Regarding the analyzed parameters, the water temperature is the most different from the others (Fig. 4). This variable is more associated with the stations located inside the reservoir, in which they present, in general, higher averages, as observed in Table S1. The other parameters explain more intensely the variability within the stations located in lotic environments. In particular, the parameters DFe, turbidity, and thermotolerant coliforms stand out, whose weight vectors were closer to 1 in relation to the PC1 axis (Fig. 4) and for which the calculated means and standard deviations were, in the overall, visibly higher in the main river and its tributaries (Table S1).
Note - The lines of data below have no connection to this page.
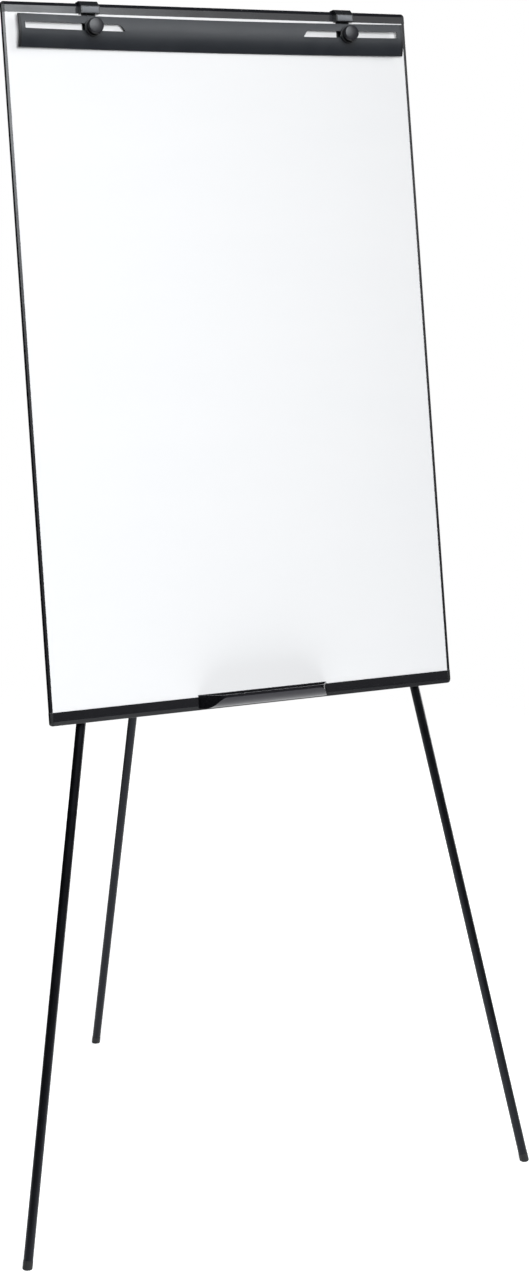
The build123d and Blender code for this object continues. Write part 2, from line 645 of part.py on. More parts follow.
def rear_hinge_pin():
    """The pin through the rear leg's head, with a head at each end."""
    half = HEAD_THICKNESS / 2 + EAR_GAP + EAR_THICKNESS
    pin = Cylinder(PIN_RADIUS, 2 * half)
    for side in (-1, 1):
        head = Pos(0, 0, side * (half + PIN_HEAD_HEIGHT / 2)) * Cylinder(PIN_HEAD_RADIUS, PIN_HEAD_HEIGHT)
        pin += fillet(head.edges().sort_by(Axis.Z)[-1 if side > 0 else 0], PIN_ROUNDING)
    return Pos(0, REAR_HINGE_DEPTH, REAR_HINGE_UP) * Rot(Y=90) * pin


def stop_frame(side):
    """Where a leg stop sits, in the board's frame, turned to match its leg."""
    return Pos(side * PIVOT_SPREAD, 0, PIVOT_UP) * Rot(Y=-side * LEG_SPLAY) * Pos(0, 0, -STOP_ALONG)


def stop_screw_places(side):
    """The x and z of a leg stop's two screws, in the board's frame."""
    places = [stop_frame(side) * Pos(-side * LOWER_TUBE_RADIUS, 0, up)
              for up in (-STOP_SCREW_UP, STOP_SCREW_UP)]
    return [(place.position.X, place.position.Z) for place in places]


def leg_stop(side):
    """An angle bracket whose upright flange the open leg rests against."""
    outer = LOWER_TUBE_RADIUS + STOP_GAP
    half = STOP_LENGTH / 2
    base_x = sorted((-side * STOP_BASE, side * (outer + STOP_THICKNESS)))
    flange_x = sorted((side * outer, side * (outer + STOP_THICKNESS)))
    depth = FRAME_DEPTH + STOP_THICKNESS
    angle = block(base_x, (FRAME_DEPTH, depth), (-half, half))
    angle += block(flange_x, (FRAME_DEPTH, STOP_DEPTH), (-half, half))
    angle = stop_frame(side) * angle
    for x, z in stop_screw_places(side):
        angle -= rod_along_y(x, z, FRAME_DEPTH, depth, SCREW_RADIUS)
    return angle


def leg_stop_screws():
    seat = FRAME_DEPTH + STOP_THICKNESS
    return [pan_screw(x, z, seat, -1) for side in (-1, 1) for x, z in stop_screw_places(side)]


def without_screws(shape, screws):
    """The shape with the screws' holes cut in it."""
    for screw in screws:
        shape -= screw
    return shape


# ---------------------------------------------------------------- the whole easel

def board_pieces():
    """Every piece drawn in the board's own frame."""
    tray_screws = [pan_screw(x, TRAY_SCREW_UP, -TRAY_WALL, 1) for x in tray_screw_places()]
    plate_screws = bracket_screws()
    stop_screws = leg_stop_screws()
    board_screws = tray_screws + plate_screws + stop_screws
    sheet_back = PANEL_FRONT + SHEET_THICKNESS
    core_back = PANEL_BACK - BACKING_THICKNESS
    pieces = {
        "whiteboard_sheet": without_screws(panel_layer(PANEL_FRONT, sheet_back), tray_screws),
        "board_core": without_screws(panel_layer(sheet_back, core_back), board_screws),
        "back_sheet": without_screws(panel_layer(core_back, PANEL_BACK), board_screws),
        "top_rail": at_top(rail(TOP_RAIL_HEIGHT, TOP_BEVEL_HEIGHT)),
        "bottom_rail": without_screws(rail(BOTTOM_RAIL_HEIGHT, BOTTOM_BEVEL_HEIGHT), tray_screws),
        "rail_end_caps": rail_end_caps(),
        "left_side_trim": side_trim(-1),
        "right_side_trim": side_trim(1),
        "pen_tray": pen_tray(),
        "pen_tray_screws": Compound(children=tray_screws),
        "clamp_bar": clamp_bar(),
        "clamp_bar_end_caps": clamp_bar_end_caps(),
        "leg_bracket_plate": bracket_plate(),
        "leg_bracket_yoke": bracket_yoke(),
        "leg_bracket_screws": Compound(children=plate_screws),
        "front_pivot_pins": front_pivot_pins(),
        "rear_hinge_pin": rear_hinge_pin(),
        "left_leg_stop": leg_stop(-1),
        "right_leg_stop": leg_stop(1),
        "leg_stop_screws": Compound(children=stop_screws),
    }
    for side, x in HANGER_PLACES.items():
        pieces[f"{side}_hanger_clip"] = hanger_clip(x)
        pieces[f"{side}_hanger_stud"] = hanger_stud(x)
        pieces[f"{side}_knob_washer"] = knob_washer(x)
        pieces[f"{side}_knob"] = knob(x)
        pieces[f"{side}_knob_insert"] = knob_insert(x)
    return pieces


def easel():
    """All the pieces in their places, before the origin is set."""
    pieces = {name: BOARD_FRAME * shape for name, shape in board_pieces().items()}
    for name, leg_frame in LEG_FRAMES.items():
        pieces.update(leg(name, leg_frame))
    return pieces


def middle_depth(pieces):
    """The y of the middle of the easel's bounding box."""
    boxes = [shape.bounding_box() for shape in pieces.values()]
    return (min(box.min.Y for box in boxes) + max(box.max.Y for box in boxes)) / 2


PIECES = easel()
TO_ORIGIN = Pos(0, -middle_depth(PIECES), 0)

os.makedirs("parts", exist_ok=True)
for node_name, piece in PIECES.items():
    export_step(TO_ORIGIN * piece, f"parts/{node_name}.step")
print(f"{len(PIECES)} nodes, moved {TO_ORIGIN.position.Y:.1f} mm along y to the origin")
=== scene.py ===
# %% [markdown]
# # A flipchart easel, dressed in Blender
#
# The easel comes in as a finished mechanical model: every node has its real shape, size and place, and it
# moves on real joints. What it lacks is how it looks. This lesson gives each part its finish, swaps a few
# plain parts for finer meshes, and sets up a bright studio.
#
# All sizes are in metres. The board leans back, so anything on it is easier to build in the board's own
# axes and then lean back in one step.

# %% Load the frame
import json
import math

import bmesh
import bpy
from mathutils import Matrix, Vector


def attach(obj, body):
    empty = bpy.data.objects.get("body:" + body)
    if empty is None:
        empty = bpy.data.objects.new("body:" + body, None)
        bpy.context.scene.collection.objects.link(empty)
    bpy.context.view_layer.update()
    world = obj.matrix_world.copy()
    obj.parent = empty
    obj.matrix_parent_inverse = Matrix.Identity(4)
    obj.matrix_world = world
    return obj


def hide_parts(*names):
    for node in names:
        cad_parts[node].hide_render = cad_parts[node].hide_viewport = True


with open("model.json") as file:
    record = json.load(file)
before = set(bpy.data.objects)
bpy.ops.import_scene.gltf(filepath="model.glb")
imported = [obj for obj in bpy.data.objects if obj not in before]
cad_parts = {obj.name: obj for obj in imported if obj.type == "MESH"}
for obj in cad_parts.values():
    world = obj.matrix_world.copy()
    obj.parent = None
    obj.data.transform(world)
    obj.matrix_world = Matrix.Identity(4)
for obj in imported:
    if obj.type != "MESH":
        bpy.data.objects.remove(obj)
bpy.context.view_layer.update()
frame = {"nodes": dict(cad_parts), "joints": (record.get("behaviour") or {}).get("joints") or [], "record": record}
joints = {joint["name"]: joint for joint in frame["joints"]}
MM = 0.001
SIDES = ("left", "right")

# %% [markdown]
# ## The board's axes
#
# The clamp bar slides straight off the board, so its joint's axis is the direction that the board faces.
# With that, "across", "back" and "up the board" are three unit vectors, and the lowest front edge of the
# bottom rail is a good origin. Measuring a node in these axes is far clearer than in the leaning world.

# %% Find the board's axes
FACING = Vector(joints["clamp_bar_slide"]["axis"]).normalized()
ACROSS = Vector((1, 0, 0))
UP_BOARD = FACING.cross(ACROSS)
LEANING = Matrix((ACROSS, -FACING, UP_BOARD)).transposed().to_4x4()


def node_points(name):
    return [vertex.co.copy() for vertex in frame["nodes"][name].data.vertices]


def spans(points):
    """The lowest and highest x, y and z of some points."""
    columns = list(zip(*points))
    return [min(column) for column in columns], [max(column) for column in columns]


front_edge = max(point.dot(FACING) for point in node_points("top_rail"))
lower_edge = min(point.dot(UP_BOARD) for point in node_points("bottom_rail"))
BOARD = LEANING.copy()
BOARD.translation = FACING * front_edge + UP_BOARD * lower_edge
TO_BOARD = BOARD.inverted()


def board_spans(name):
    """A node's extents in the board's axes: across, depth behind the front, and up."""
    return spans([TO_BOARD @ point for point in node_points(name)])


BOARD_TOP = board_spans("top_rail")[1][2]
print(f"board height {BOARD_TOP:.3f} m, leaning {math.degrees(math.asin(FACING.z)):.1f} degrees")

# %% [markdown]
# ## Small helpers for shader nodes
#
# A material is a small graph. Placing a node, giving it values and wiring it are the same three moves each
# time, so one helper does them. A socket given another node's output is wired, and anything else is a value.

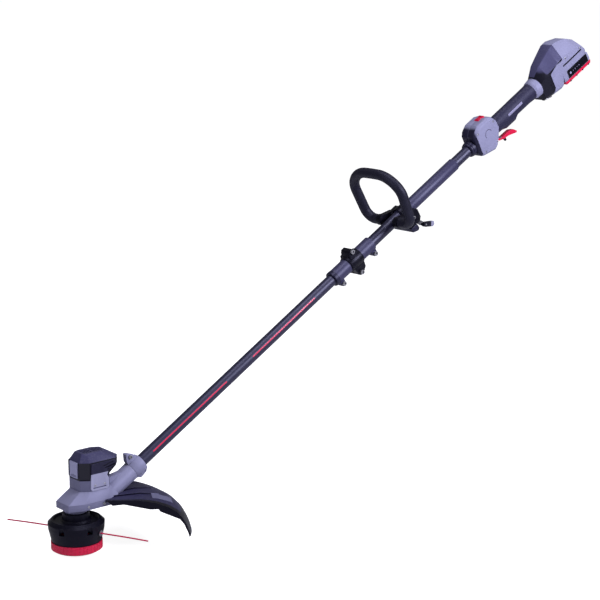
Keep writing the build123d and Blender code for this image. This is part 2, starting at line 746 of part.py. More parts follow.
def make_trigger_lock():
    """The safety paddle in the trigger's slot."""
    x, z = LOCK_PIVOT
    paddle = cross_rod(2.4, x, z, -2.3, 2.3)
    paddle += side_slab([(x - 2.3, z), (x + 2.3, z), (x + 5, z - 4), (x + 5, z - 12), (x + 1, z - 12.6),
                         (x - 1, z - 4)], 2.3)
    return SHAFT * (paddle - cross_rod(1.25, x, z, -20, 20))


def make_switch():
    """The main switch that the trigger presses."""
    return SHAFT * box(1318, 1346, -11, 11, -30, -15)


def grip_section(s, top, bottom, half):
    """An oval across the shaft."""
    return Plane.YZ.offset(s) * Pos(0, (top + bottom) / 2) * Ellipse(half, (top - bottom) / 2)


def make_grip():
    """The soft grip over the tube, fuller below the fingers, with a slot that the trigger enters."""
    low, high = GRIP
    sections = [(low, 21, -19, 18), (1392, 21, -21, 18), (1406, 21.5, -26.5, 18),
                (1438, 21.5, -27, 18), (1450, 21.5, -19.5, 17.5), (1500, 21.5, -20, 17.5),
                (high, 22, -22, 18)]
    body = loft([grip_section(*section) for section in sections], ruled=True)
    body -= shaft_rod(TUBE_R, 1300, 1600)
    body -= box(low - 1, 1384, -6.5, 6.5, -60, -8) + box(1380, 1441, -6.5, 6.5, -60, -19)
    return SHAFT * (body - control_solid(-BODY_GAP))


# ---- rear housing and battery -----------------------------------------------------------
# Stations along the housing: (s, half width, shoulder height, roof half width, roof height).
REAR_STATIONS = [(1540, 22, 8, 9, 28), (1562, 29, 18, 12, 44), (1604, HOUSING_HALF, 31, 15, 60),
                 (1618, HOUSING_HALF, 33, 16, 65), (1636, HOUSING_HALF, 33, 16, 65),
                 (1670, HOUSING_HALF, 29, 15, 53), (1692, 36, 20, 14, 36), (1706, 29, 2, 13, 8)]
REAR_FLOOR = -37.0
REAR_WALL = 2.8
BATTERY_BAY = [(1592, -37), (1601, -16), (1603, -4)]
HOOD_EDGE = [(1562, -40), (1573, -22), (1573, 15), (1596, 28), (1617, 28), (1625, 70)]


def rear_section(station, inset):
    """One cross-section of the rear housing: a box with its upper corners cut off."""
    s, half, shoulder, roof_half, roof = station
    half -= inset
    side = [(-half + 7, REAR_FLOOR + inset), (-half, REAR_FLOOR + inset + 8), (-half, shoulder - inset / 2),
            (-roof_half + inset / 2, roof - inset)]
    outline = side + [(-y, p) for y, p in reversed(side)]
    return Plane.YZ.offset(s) * Polygon(*outline, align=None)


def rear_solid(inset):
    """The rear housing's outside, or its hollow when there is an inset."""
    stations = [list(station) for station in REAR_STATIONS]
    stations[0][0] += inset
    stations[-1][0] -= inset
    block = loft([rear_section(station, inset) for station in stations], ruled=True)
    rise = [(s - inset, p) for s, p in BATTERY_BAY]
    rise[-1] = (BATTERY_BAY[-1][0] - inset, BATTERY_BAY[-1][1] + inset)
    bay = side_slab([(rise[0][0], -60)] + rise + [(1740, rise[-1][1]), (1740, -60)], 60)
    return block - bay


def hood_space(gap):
    """All that lies before the hood's rear edge, moved forwards by the gap."""
    edge = [(s - gap, p) for s, p in HOOD_EDGE]
    return side_slab([(1500, -40)] + edge + [(1500, 70)], 60)


def make_rear_shell(side):
    """One half of the housing over the battery, hollow, split on the shaft's plane."""
    shell = rear_solid(0) - rear_solid(REAR_WALL) - hood_space(0)
    for y in (-HOUSING_HALF, HOUSING_HALF):
        shell -= box(1613, 1688, y - 1.2, y + 1.2, 11, 15)
    low, high = (-60, -0.05) if side < 0 else (0.05, 60)
    return SHAFT * (shell & box(1500, 1800, low, high, -100, 100))


RING_PIVOT = (1552.0, -42.0)
RING_WIRE = 1.6


def make_front_hood():
    """The hood before the battery, with the strap ring's lug below."""
    s, p = RING_PIVOT
    hood = (rear_solid(0) - rear_solid(REAR_WALL)) & hood_space(BODY_GAP)
    hood += cross_rod(4.2, s, p, -3, 3) + box(s - 4.2, s + 4.2, -3, 3, p, -36.5)
    hood -= cross_rod(RING_WIRE + 0.05, s, p, -10, 10)
    return SHAFT * (hood - shaft_rod(TUBE_R, 1400, 1600))


def make_rear_collar():
    return SHAFT * along(turned([(TUBE_R, 1520.2), (20, 1520.2), (23, 1526), (24.5, 1539.8),
                                 (TUBE_R, 1539.8)]))


def make_controller_module():
    """The motor controller: its board, cooling fins and the battery's contact blades."""
    module = box(1606, 1690, -26, 26, 14, 16) + box(1612, 1660, -20, 20, 16, 19)
    for i in range(7):
        module += box(1612, 1660, -19 + 6 * i, -17 + 6 * i, 18, 34)
    return SHAFT * module


def make_strap_ring():
    """The wire ring for a shoulder strap, lying back under the rear housing."""
    corners = [(0, -9, 0), (20, -9, 0), (20, 9, 0), (0, 9, 0)]
    path = FilletPolyline(*corners, radius=3.5, close=True)
    wire = sweep(Plane(origin=path @ 0, z_dir=path % 0) * Circle(RING_WIRE), path=path)
    s, p = RING_PIVOT
    return SHAFT * Pos(s, 0, p) * Rot(0, 14, 0) * wire


def make_battery_case():
    """The battery's body, with a pocket in its rear face for the release button."""
    low, high = BATTERY
    case = side_slab([(low, -28), (high, -28), (high + 1, -20), (high - 1, -4.5), (low, -4.5)], 36)
    case -= box(low - 1, high + 9, -30, 30, -9, 0) & box(low - 1, low + 26, -60, 60, -60, 60)
    return SHAFT * (case - box(high - 12, high + 9, -12.4, 12.4, -21.4, -10.6))


def make_battery_latch():
    """The push button in the battery's rear face that releases its catch."""
    high = BATTERY[1]
    return SHAFT * box(high - 7, high + 3.4, -12, 12, -21, -11)


def make_battery_base():
    low, high = BATTERY
    base = side_slab([(low + 2, -35.5), (high - 2, -35.5), (high + 2, -28.2), (low, -28.2)], 36.5)
    return SHAFT * base


NODES = {
    "tap_knob": make_tap_knob,
    "spool_cover": make_spool_cover,
    "spool_housing": make_spool_housing,
    "line_spool": make_line_spool,
    "wound_line": make_wound_line,
    "tap_spring": make_tap_spring,
    "line_eyelets": make_line_eyelets,
    "line_tail_near": lambda: make_line_tail(LINE_AZIMUTH),
    "line_tail_far": lambda: make_line_tail(LINE_AZIMUTH + 180),
    "spindle": make_spindle,
    "spindle_bearings": make_spindle_bearings,
    "spool_gear": make_spool_gear,
    "motor_pinion": make_motor_pinion,
    "gear_plate": make_gear_plate,
    "motor_rotor": make_motor_rotor,
    "motor_can": make_motor_can,
    "head_base": make_head_base,
    "head_cover": make_head_cover,
    "motor_cover": make_motor_cover,
    "vent_panels": make_vent_panels,
    "front_grille": make_front_grille,
    "corner_panels": make_corner_panels,
    "neck_clamp": make_neck_clamp,
    "guard": make_guard,
    "cutter_blade": make_cutter_blade,
    "lower_tube": make_lower_tube,
    "upper_tube": make_upper_tube,
    "lower_plug": make_lower_plug,
    "upper_socket": make_upper_socket,
    "lower_cable": make_lower_cable,
    "upper_cable": make_upper_cable,
    "coupler_sleeve": make_coupler_sleeve,
    "coupler_end_ring": make_coupler_end_ring,
    "coupler_bolts": make_coupler_bolts,
    "coupler_clamp": make_coupler_clamp,
    "clamp_lever": make_clamp_lever,
    "handle_sleeve": make_handle_sleeve,
    "loop_handle": make_loop_tube,
    "handle_clamp": make_handle_clamp,
    "handle_jaw": make_handle_jaw,
    "handle_pin": make_handle_pin,
    "handle_lever": make_handle_lever,
    "control_shell_left": lambda: make_control_shell(-1),
    "control_shell_right": lambda: make_control_shell(1),
    "nose_collar": make_nose_collar,
    "speed_rocker": make_rocker,
    "trigger": make_trigger,
    "trigger_lock": make_trigger_lock,
    "control_pins": make_control_pins,
    "main_switch": make_switch,
    "grip": make_grip,
    "rear_collar": make_rear_collar,
    "front_hood": make_front_hood,
    "rear_shell_left": lambda: make_rear_shell(-1),
    "rear_shell_right": lambda: make_rear_shell(1),
    "battery_case": make_battery_case,
    "battery_base": make_battery_base,
    "battery_latch": make_battery_latch,
    "controller_module": make_controller_module,
    "strap_ring": make_strap_ring,
}

os.makedirs("parts", exist_ok=True)
for name, maker in NODES.items():
    export_step(maker(), f"parts/{name}.step")
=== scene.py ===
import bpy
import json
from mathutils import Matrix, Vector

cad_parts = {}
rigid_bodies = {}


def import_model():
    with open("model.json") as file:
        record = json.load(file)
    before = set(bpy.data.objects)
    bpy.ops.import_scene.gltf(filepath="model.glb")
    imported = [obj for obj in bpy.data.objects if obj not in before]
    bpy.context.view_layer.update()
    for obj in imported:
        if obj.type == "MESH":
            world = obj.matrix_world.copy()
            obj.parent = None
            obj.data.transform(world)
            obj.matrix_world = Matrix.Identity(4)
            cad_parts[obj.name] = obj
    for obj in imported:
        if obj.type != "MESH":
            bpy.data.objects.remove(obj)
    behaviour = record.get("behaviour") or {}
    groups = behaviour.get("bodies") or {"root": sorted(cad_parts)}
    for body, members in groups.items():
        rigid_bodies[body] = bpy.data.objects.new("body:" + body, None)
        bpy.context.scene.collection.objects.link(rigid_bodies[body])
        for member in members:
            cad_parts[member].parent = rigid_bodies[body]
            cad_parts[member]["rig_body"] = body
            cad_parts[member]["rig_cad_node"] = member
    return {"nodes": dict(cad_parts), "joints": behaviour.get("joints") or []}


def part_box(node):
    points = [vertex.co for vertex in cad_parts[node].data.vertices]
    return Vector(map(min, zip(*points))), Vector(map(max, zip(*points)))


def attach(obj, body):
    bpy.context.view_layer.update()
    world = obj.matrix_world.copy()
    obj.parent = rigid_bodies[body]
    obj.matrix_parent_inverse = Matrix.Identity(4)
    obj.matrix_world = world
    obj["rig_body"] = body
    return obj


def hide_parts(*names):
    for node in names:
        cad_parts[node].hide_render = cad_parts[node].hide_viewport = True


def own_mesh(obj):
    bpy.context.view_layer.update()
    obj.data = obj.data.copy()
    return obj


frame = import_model()

"""Cordless string trimmer: its finishes, its small dressed pieces, the studio and the camera.

Lengths are metres. Places on the shaft are (s, y, p): s along the shaft from the spool's axis,
y across it, and p square to it and upwards.
"""
import json
import logging
import math
from dataclasses import dataclass, field
from enum import Enum

import bpy
from mathutils import Matrix, Vector

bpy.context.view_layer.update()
LOG = logging.getLogger("trimmer")


# ---- places ------------------------------------------------------------------------------
@dataclass(frozen=True)
class Shaft:
    """The line of the two tubes, and places measured from it."""

    height: float = 0.060
    tube_radius: float = 0.013

    @property
    def direction(self) -> Vector:
        """The way the shaft rises, taken from the joint on which the loop handle slides."""
        slide = next(joint for joint in frame["joints"] if joint["name"] == "loop_slide")
        return Vector(slide["axis"]).normalized()

    @property
    def angle(self) -> float:
        """The shaft's rise above the horizontal, in radians."""
        return math.atan2(self.direction.z, self.direction.x)

    def matrix(self) -> Matrix:
        """The turn and shift that carry (s, y, p) to the object's own frame."""
        return Matrix.Translation((0, 0, self.height)) @ Matrix.Rotation(-self.angle, 4, "Y")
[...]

The analysis of the angles formed between the weight vectors of each variable and the axis of the components indicate that the parameters most associated with PC1 may be related to agricultural activities, such as thermotolerant coliforms, turbidity and TAN, and with natural factors, such as temperature and DFe, according to local geochemical characteristics. These results corroborate to the analyses applied previously. For PC2, the variables of greatest weight seem to be related to the acidity of the region's water (talc, pH, and SO4−2), explained by the soil characteristics and the composition of the rocks used in the construction of the HPP Irapé dam (Cemig, 2012).

Conclusion

The descriptive statistics pointed out that, in general, the water quality of the HPP Irapé reservoir and its contributors is adequate for their uses, except for DFe.

The CA separated the stations into four clusters, two consisting of isolated monitoring stations and two of larger groups. Cluster I (C1) consisted of stations with greater influence from lentic environments and Cluster II (C2) consisted of stations with more influence from lotic environments, located upstream of the reservoir. These results demonstrate the reservoir influence on the regional water quality. The distinct behavior between the lentic and lotic environments was also evident in the PCA.

The analyses employed indicated a better water quality in the stations in the reservoir. This can be associated with the sedimentation process of the pollutants due to the slower water flow rate and vertical stratification. However, this study analyzed only the reservoir surface waters, due to the absence of data in the other depths. Thus, it is suggested that future works explore and consider the entire water column of the reservoir to complement this study. Another suggestion is the inclusion of the biological data evaluation and a greater exploration of data referring to metals, given the low pH values found in the region and the great impact that these components have in aquatic biota.

Finally, Spearman’s correlation analysis and PCA indicated that the main variables responsible for altering the quality of the region can be associated with natural factors, such as local geological characteristics, as well as with agricultural and livestock activities in the region.